Shared Responsibilities

These are some responsibilities that are typically associated with the CEO that I feel can be comfortably spread across the whole founding team:

  • Vision-setting: When the company is searching for its identity, the CEO doesn’t choose the final destination. The mission of the company is something to be jointly decided. That mission is going to dominate so much of the founders’ lives so it can’t be dictated by one person. It has to be a unanimous decision, one that hopefully emerges from shared enthusiasm and ownership.
  • Chief optimist: For each team member, the belief in the company’s potential waxes and wanes. The CEO is not immune. At different points in the life of the company, different team members will need to step up to boost morale. That’s a mark of a healthy team.
  • Recruiting: Hiring the first employees is critical and doesn’t have to fall solely on the CEO. Involving all founders in the hiring process ensures cultural fit.
  • Culture-building: Company culture should be a reflection of all founders’ values and working styles. Each founder should contribute to defining and exemplifying the desired company culture.

Conclusion

This arrangement works well with founding teams with no hierarchy. By reducing the CEO to only the bare minimum, startups can stay lightfooted during the search phase. Key functions can be distrubted across members based on talent and interest, but leaving a good amount of slack in the definition of the CEO, and frankly other co-founders, the shit work involved early on can be effectively prioritized and addressed.

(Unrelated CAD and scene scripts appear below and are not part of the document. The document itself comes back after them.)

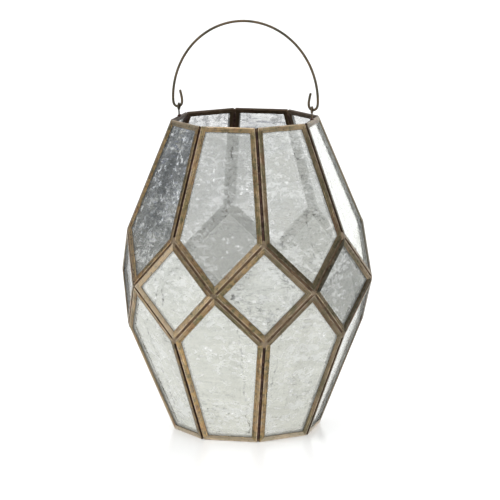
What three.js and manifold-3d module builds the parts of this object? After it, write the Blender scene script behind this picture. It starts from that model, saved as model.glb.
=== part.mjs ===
// Octagonal faceted lantern with an open top and a swinging wire bail.
// Eight upper panels, eight diamonds and eight lower panels, each a glass pane held in its own
// folded-brass U channel frame, stand on an octagonal base plate. Two wire eyelets on opposite
// sides of the rim carry the bail. Millimetres, +Z up, origin at the centre of the base on the
// surface the lantern stands on. The bail turns about a line parallel to X.
import * as THREE from 'three';
import { mergeVertices } from 'three/addons/utils/BufferGeometryUtils.js';
import Module from 'manifold-3d';

// ---- driving dimensions --------------------------------------------------------------------
const SIDES = 8;
const HEIGHT = 314;            // base to rim, along the outer faces
const R_MID = 129.6;           // axis to the waist corners, the widest ring of the shell
const DIAMOND_HALF = 49.2;     // half the height of a diamond

const CHANNEL_DEPTH = 3.6;     // U channel, measured through the panel
const CHANNEL_FACE = 5.6;      // U channel, width of its two lips
const CHANNEL_WALL = 0.5;      // sheet that the channel is folded from
const SEAM_GAP = 0.3;          // between the back edges of neighbouring frames

const PANE_THICKNESS = 2.0;
const PANE_EDGE_GAP = 0.3;     // from the pane's edge to the channel's web

const BASE_THICKNESS = 1.0;
const BASE_APOTHEM = 65.6;

const PIVOT_X = 68.0;          // eyelet plane, either side of the axis
const PIVOT_RISE = 9.1;        // bail axis above the rim
const EYELET_WIRE_R = 0.8;
const EYELET_RING_R = 3.2;     // centre line of the ring
const EYELET_FOOT_R = 1.6;
const EYELET_FOOT_H = 0.9;

const BAIL_WIRE_R = 1.3;
const BAIL_HALF_WIDTH = 74.0;
const BAIL_ARCH_BASE = 8.5;    // height of the arch's widest point above the bail axis
const BAIL_ARCH_RISE = 78.3;   // from there to the crown
const BAIL_SIDES = 8;
const BAIL_STEPS = 150;

// ---- derived ring sizes: every panel is flat ----------------------------------------------
const STEP = (2 * Math.PI) / SIDES;
const C = Math.cos(STEP / 2);
const R_DIAMOND = R_MID * C;                       // diamond tips; a diamond stands upright
const Z_MID = HEIGHT / 2;
const Z_LOW = Z_MID - DIAMOND_HALF;
const Z_HIGH = Z_MID + DIAMOND_HALF;
const SLOPE = (R_MID - R_DIAMOND * C) / DIAMOND_HALF;   // panel's lean, radius per height
const RIM_APOTHEM = R_DIAMOND * C - SLOPE * Z_LOW;
const R_RIM = RIM_APOTHEM / C;
const TILT = Math.atan(SLOPE);

const ring = (radius, angle, z) => new THREE.Vector3(radius * Math.cos(angle), radius * Math.sin(angle), z);

// ---- materials ------------------------------------------------------------------------------
const brass = () => new THREE.MeshStandardMaterial({ color: 0x8a7656, roughness: 0.48, metalness: 0.9 });
const wire = () => new THREE.MeshStandardMaterial({ color: 0x5e4d39, roughness: 0.42, metalness: 0.9 });
const tray = () => new THREE.MeshStandardMaterial({ color: 0x6f5f45, roughness: 0.55, metalness: 0.85 });
const glass = () => new THREE.MeshStandardMaterial({
  color: 0xcdd1ca, roughness: 0.22, metalness: 0.0, transparent: true, opacity: 0.6,
});

// ---- helpers --------------------------------------------------------------------------------
// A flat panel: its corners on the shell, anticlockwise seen from outside, in a local frame with
// z out of the face; offset(list) gives the outline moved in by one distance per side.
function panelFrame(corners) {
  const centre = corners.reduce((a, p) => a.add(p), new THREE.Vector3()).divideScalar(corners.length);
  const normal = new THREE.Vector3();
  corners.forEach((p, i) => {
    const q = corners[(i + 1) % corners.length];
    normal.add(new THREE.Vector3().crossVectors(p.clone().sub(centre), q.clone().sub(centre)));
  });
  normal.normalize();
  const x = new THREE.Vector3(-normal.y, normal.x, 0).normalize();
  const y = new THREE.Vector3().crossVectors(normal, x);
  const flat = corners.map((p) => {
    const d = p.clone().sub(centre);
    return new THREE.Vector2(d.dot(x), d.dot(y));
  });
  const matrix = new THREE.Matrix4().makeBasis(x, y, normal).setPosition(centre);
  return { flat, normal, matrix };
}

function offset(flat, distances) {
  const n = flat.length;
  const lines = flat.map((p, i) => {
    const q = flat[(i + 1) % n];
    const dir = q.clone().sub(p).normalize();
    const inward = new THREE.Vector2(-dir.y, dir.x);
    return { point: p.clone().addScaledVector(inward, distances[i]), dir };
  });
  return flat.map((_, i) => {
    const a = lines[(i + n - 1) % n];
    const b = lines[i];
    const cross = a.dir.x * b.dir.y - a.dir.y * b.dir.x;
    const d = b.point.clone().sub(a.point);
    const t = (d.x * b.dir.y - d.y * b.dir.x) / cross;
    return a.point.clone().addScaledVector(a.dir, t);
  });
}

// The U channel bent round the panel's outline, mitred at each corner. Section points are
// (distance in from the outline, depth behind the face).
function channelGeometry(flat, insets) {
  const section = [
    [0, 0], [CHANNEL_FACE, 0], [CHANNEL_FACE, CHANNEL_WALL], [CHANNEL_WALL, CHANNEL_WALL],
    [CHANNEL_WALL, CHANNEL_DEPTH - CHANNEL_WALL], [CHANNEL_FACE, CHANNEL_DEPTH - CHANNEL_WALL],
    [CHANNEL_FACE, CHANNEL_DEPTH], [0, CHANNEL_DEPTH],
  ];
  const n = flat.length;
  const positions = [];
  for (const [inwards, depth] of section) {
    for (const p of offset(flat, insets.map((w) => w + inwards))) positions.push(p.x, p.y, -depth);
  }
  const index = [];
  for (let s = 0; s < section.length; s += 1) {
    const t = (s + 1) % section.length;
    for (let i = 0; i < n; i += 1) {
      const j = (i + 1) % n;
      const [a, b, c, d] = [s * n + i, s * n + j, t * n + j, t * n + i];
      index.push(a, b, c, a, c, d);
    }
  }
  const geometry = new THREE.BufferGeometry();
  geometry.setAttribute('position', new THREE.Float32BufferAttribute(positions, 3));
  geometry.setIndex(index);
  return geometry;
}

function paneGeometry(flat, insets) {
  const outline = offset(flat, insets.map((w) => w + CHANNEL_WALL + PANE_EDGE_GAP));
  const geometry = new THREE.ExtrudeGeometry(new THREE.Shape(outline), {
    depth: PANE_THICKNESS, bevelEnabled: false, steps: 1,
  });
  geometry.translate(0, 0, -(CHANNEL_DEPTH + PANE_THICKNESS) / 2);
  return geometry;
}

const wasm = await Module();
wasm.setup();

function toManifold(geometry) {
  const g = geometry.clone();
  g.deleteAttribute('normal');
  g.deleteAttribute('uv');
  const merged = mergeVertices(g, 1e-4);
  return new wasm.Manifold(new wasm.Mesh({
    numProp: 3,
    vertProperties: Float32Array.from(merged.attributes.position.array),
    triVerts: Uint32Array.from(merged.index.array),
  }));
}

function fromManifold(solid) {
  const mesh = solid.getMesh();
  const geometry = new THREE.BufferGeometry();
  geometry.setAttribute('position', new THREE.Float32BufferAttribute(mesh.vertProperties, 3));
  geometry.setIndex(Array.from(mesh.triVerts));
  return geometry;
}

const group = new THREE.Group();

function place(name, geometry, material, matrix) {
  const mesh = new THREE.Mesh(geometry, material);
  mesh.name = name;
  if (matrix) mesh.applyMatrix4(matrix);
  group.add(mesh);
  return mesh;
}

// ---- the glazed shell ------------------------------------------------------------------------
// Panel k is centred on the azimuth k * 45 degrees and the diamond k on the seam after it.
const rows = { upper: [], diamond: [], lower: [] };
for (let k = 0; k < SIDES; k += 1) {
  const mid = k * STEP;
  const right = mid + STEP / 2;      // seam anticlockwise of the panel, seen from above
  const left = mid - STEP / 2;
  rows.upper.push([
    ring(R_MID, mid, Z_MID), ring(R_DIAMOND, right, Z_HIGH), ring(R_RIM, right, HEIGHT),
    ring(R_RIM, left, HEIGHT), ring(R_DIAMOND, left, Z_HIGH),
  ]);
  rows.diamond.push([
    ring(R_DIAMOND, right, Z_LOW), ring(R_MID, mid + STEP, Z_MID),
    ring(R_DIAMOND, right, Z_HIGH), ring(R_MID, mid, Z_MID),
  ]);
  rows.lower.push([
    ring(R_RIM, left, 0), ring(R_RIM, right, 0), ring(R_DIAMOND, right, Z_LOW),
    ring(R_MID, mid, Z_MID), ring(R_DIAMOND, left, Z_LOW),
  ]);
}

const normalOf = (row, k) => panelFrame(rows[row][(k + SIDES) % SIDES]).normal;
// A channel's web stands square to its pane, so on a folded seam the frames touch at their back
// edges and leave a V groove outside: the web moves in from the seam by this much.
const seamInset = (a, b) => CHANNEL_DEPTH * Math.tan(a.angleTo(b) / 2) + SEAM_GAP / 2;
const SEAM_SIDE = seamInset(normalOf('upper', 0), normalOf('upper', 1));
const SEAM_DIAMOND = seamInset(normalOf('upper', 0), normalOf('diamond', 0));

const insets = {
  upper: [SEAM_DIAMOND, SEAM_SIDE, 0, SEAM_SIDE, SEAM_DIAMOND],
  diamond: [SEAM_DIAMOND, SEAM_DIAMOND, SEAM_DIAMOND, SEAM_DIAMOND],
  lower: [0, SEAM_SIDE, SEAM_DIAMOND, SEAM_DIAMOND, SEAM_SIDE],
};

for (const row of Object.keys(rows)) {
  rows[row].forEach((corners, k) => {
    const { flat, matrix } = panelFrame(corners);
    place(`frame_${row}_${k}`, channelGeometry(flat, insets[row]), brass(), matrix);
    place(`pane_${row}_${k}`, paneGeometry(flat, insets[row]), glass(), matrix);
  });
}

// ---- base plate ------------------------------------------------------------------------------
const base = new THREE.CylinderGeometry(BASE_APOTHEM / C, BASE_APOTHEM / C, BASE_THICKNESS, SIDES);
base.rotateX(Math.PI / 2);
base.rotateZ(STEP / 2);
base.translate(0, 0, BASE_THICKNESS / 2);
place('base_plate', base, tray());

// ---- eyelets ---------------------------------------------------------------------------------
// A wire ring facing sideways on a short shank, with a solder foot flat on the rim's sloping web.
function eyelet(side) {
  const pivotZ = HEIGHT + PIVOT_RISE;
  const slopeZ = HEIGHT - (RIM_APOTHEM - PIVOT_X) * Math.tan(TILT);   // web's height under the shank
  const torus = new THREE.TorusGeometry(EYELET_RING_R, EYELET_WIRE_R, 8, 24);
  torus.rotateY(Math.PI / 2);
  torus.translate(0, 0, pivotZ);
  const shankBottom = slopeZ + 0.7;
  const shankTop = pivotZ - EYELET_RING_R;
  const shank = new THREE.CylinderGeometry(EYELET_WIRE_R, EYELET_WIRE_R, shankTop - shankBottom, 8);
  shank.rotateX(Math.PI / 2);
  shank.translate(0, 0, (shankTop + shankBottom) / 2);
  const foot = new THREE.CylinderGeometry(EYELET_FOOT_R * 0.72, EYELET_FOOT_R, EYELET_FOOT_H, 12);
  foot.rotateX(Math.PI / 2);
  foot.translate(0, 0, SEAM_GAP + EYELET_FOOT_H / 2);
  foot.rotateY(-TILT);
  foot.translate(-0.55, 0, slopeZ - 0.21);
  const solid = toManifold(torus).add(toManifold(shank)).add(toManifold(foot));
  const geometry = fromManifold(solid);
  geometry.translate(PIVOT_X, 0, 0);
  if (side < 0) geometry.rotateZ(Math.PI);
  return geometry;
}
place('eyelet_right', eyelet(1), wire());
place('eyelet_left', eyelet(-1), wire());

// ---- bail ------------------------------------------------------------------------------------
// One round wire: a tall arch whose ends pass out over the eyelets, turn in through the rings and
// come back up inside as open hooks. Points are (distance from the axis, height above the pivot).
const hook = [
  [66.9, 17.0], [65.9, 13.2], [65.1, 9.4], [64.75, 6.0], [65.15, 3.1], [66.7, 0.9], [69.1, 0.0],
  [71.5, 0.75], [73.1, 2.6], [73.75, 5.2],
];
const arch = [];
for (let i = 0; i <= 36; i += 1) {
  const t = (i / 36) * Math.PI;
  arch.push([BAIL_HALF_WIDTH * Math.cos(t), BAIL_ARCH_BASE + BAIL_ARCH_RISE * Math.sin(t)]);
}
const outline = [
  ...hook, ...arch, ...hook.slice().reverse().map(([x, z]) => [-x, z]),
];
const bailPath = new THREE.CatmullRomCurve3(
  outline.map(([x, z]) => new THREE.Vector3(x, 0, z)), false, 'centripetal',
);
const wireSection = new THREE.Shape(
  Array.from({ length: BAIL_SIDES }, (_, i) => {
    const a = (i / BAIL_SIDES) * 2 * Math.PI;
    return new THREE.Vector2(BAIL_WIRE_R * Math.cos(a), BAIL_WIRE_R * Math.sin(a));
  }),
);
const bail = new THREE.ExtrudeGeometry(wireSection, {
  steps: BAIL_STEPS, extrudePath: bailPath, bevelEnabled: false,
});
const bailMesh = place('bail_handle', bail, wire());
bailMesh.position.set(0, 0, HEIGHT + PIVOT_RISE);

export default group;
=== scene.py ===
"""Faceted lantern of antiqued mercury glass in brass channel frames: the looks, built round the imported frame."""
import bmesh
import bpy
import math
from mathutils import Matrix, Vector, noise


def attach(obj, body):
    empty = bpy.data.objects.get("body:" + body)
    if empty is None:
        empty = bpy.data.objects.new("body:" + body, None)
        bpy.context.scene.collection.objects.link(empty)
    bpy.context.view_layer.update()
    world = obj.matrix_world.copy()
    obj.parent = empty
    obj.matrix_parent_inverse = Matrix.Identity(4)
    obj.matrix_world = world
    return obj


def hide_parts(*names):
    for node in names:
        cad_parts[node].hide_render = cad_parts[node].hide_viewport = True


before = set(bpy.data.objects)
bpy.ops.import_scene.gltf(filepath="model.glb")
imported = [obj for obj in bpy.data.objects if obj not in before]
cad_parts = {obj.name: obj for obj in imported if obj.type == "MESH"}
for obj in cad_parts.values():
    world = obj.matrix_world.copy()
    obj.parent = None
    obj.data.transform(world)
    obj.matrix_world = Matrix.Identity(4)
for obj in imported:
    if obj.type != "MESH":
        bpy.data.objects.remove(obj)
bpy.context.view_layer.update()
MM = 0.001

# ------------------------------------------------------------------------------------------------
# the shell's own dimensions, in millimetres, as the frame has them
# ------------------------------------------------------------------------------------------------
SIDES = 8
HEIGHT = 314.0
R_MID = 129.6
DIAMOND_HALF = 49.2
DEPTH = 3.6
FACE = 5.6
WALL = 0.5
GAP = 0.3
STEP = 2 * math.pi / SIDES
COS = math.cos(STEP / 2)
R_DIAMOND = R_MID * COS
Z_MID = HEIGHT / 2
Z_LOW = Z_MID - DIAMOND_HALF
Z_HIGH = Z_MID + DIAMOND_HALF
SLOPE = (R_MID - R_DIAMOND * COS) / DIAMOND_HALF
RIM_APOTHEM = R_DIAMOND * COS - SLOPE * Z_LOW
R_RIM = RIM_APOTHEM / COS
TILT = math.atan(SLOPE)
PIVOT_Z = HEIGHT + 9.1
PIVOT_X = 68.0


def ring(radius, angle, z):
    return Vector((radius * math.cos(angle), radius * math.sin(angle), z))


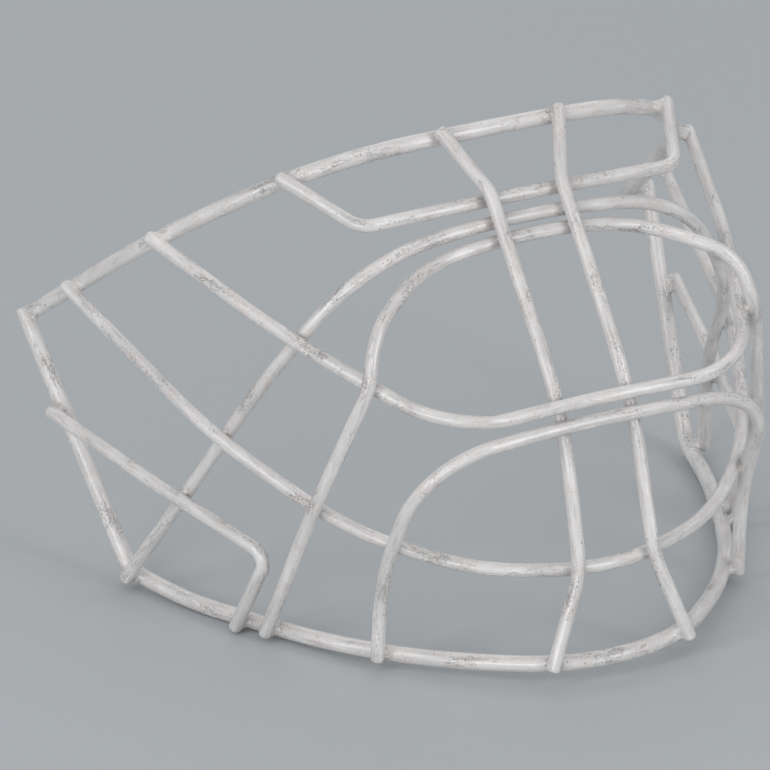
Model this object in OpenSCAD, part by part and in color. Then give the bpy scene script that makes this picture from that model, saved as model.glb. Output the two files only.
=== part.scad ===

However, every startup is unique. The specific responsibilities of a CEO may vary based on the founding team’s composition and the nature of the business. The key is to make sure the company moves at a fast pace. After the startup reaches PMF, the CEO’s role will naturally expand and become more established.

This lean philosophy encourages a more collaborative environment where all founders work in a concerted fashion. By embracing this more fluid approach, early-stage startups can move swiftly and shorten to the distance to PMF.